Jack’s Trip to the Eye Doctor

May 11, 2012 at 3:58 pm | Posted in Uncategorized | Leave a comment

*** I wrote this about a week ago but couldn’t decide if I wanted to post it or not..so I’ll do two today*****

About four to six months ago our babysitter, my mom and I had all noticed that Jack squinted somtimes and often blinked a lot. We went to our regular pediatrician and she said it all looked good to her and the blinking might be a childhood tick, but we should go ahead and take him to the eye doctor anyway. I almost canceled the appointment because I hadn’t seen him do either of these things in over a week but decided that we would just take him anyway. I figrued the doctor would just tell us that he was fine and two year olds did wierd things.

When we got there the nurse put drops in his eyes and then we had to wait for them to dialte. We were there over an hour before we actually saw a doctor. I was extremely glad that my mom had come with me for this appointment. The kids were pretty good as far as two year olds are concered but keeping them quiet and happy that long isn’t an easy task. When we finally saw the doctor he held little lenses up and looked in Jack’s eye. He got one lense out first and then another.. I knew he wasn’t seeing twenty twenty vision and my heart dropped a little. Jack was so good. My little man who is normally yelling and running and never sits still did everything the doctor asked and sat quietly on my lap. The doctor didn’t say a word until he was done and then he said it, “Jack is going to need some glasses.” I wanted to cry. I know in the whole scheme of things it isn’t a big deal. I know we are so blessed as a family, we have a place to live, enough to eat and healthy otherwise but this was hard. My baby is going to have to wear glasses.. I had so many things running through my head but the doctor wasn’t done yet. He said jack was very nearsighted more so than most kids. He warned me that the glasses would be thick and make his eyes look magnified. I asked a few questions and the kids started to get fussy so we packed up and headed out to pick out glasses.
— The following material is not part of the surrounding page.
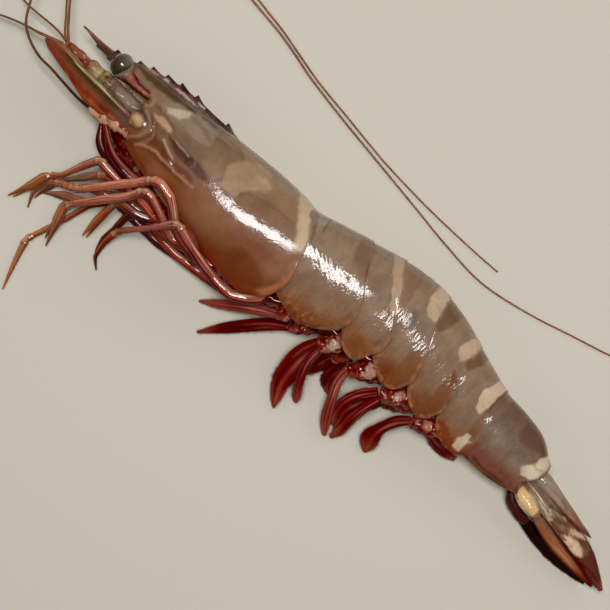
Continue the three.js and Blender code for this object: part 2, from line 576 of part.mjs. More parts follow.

Jack didn’t even want to try the glasses on. I’m not sure how wearing them will be when he won’t even let us put them on his face. They had tons of cute choices but we went with the rubber ones…which are not as cute because the doctor, nurse and woman at the eye glass place recommended them. They don’t get in for over a week so we will start this new journey when we get back from florida.

Jason is out of town right now and I put the kids to bed and immedeatly started reading everything I could find on the internet about kids and glasses. I looked at tips for getting kids to wear glasses, how to introduce them, how often we would go to the eye doctor, and all that jazz. Reading all of this information brought on a whole range of emotions. I don’t think I really processed any of this information until I was sitting in front of the computer reading.  I felt guilty for not taking Jack to the doctor sooner, I worried about how we will keep the glasses on and how we will make him understand they are important. I wondered what the world looks like to Jack. I wondered if he got headaches from not being able to see. I felt upset we had to buy the rubber glasses becasue they weren’t as cute.  

I know that someday and probably someday soon I will look back on this and laugh becuase something that seemed like such a big deal will not be a big deal at all.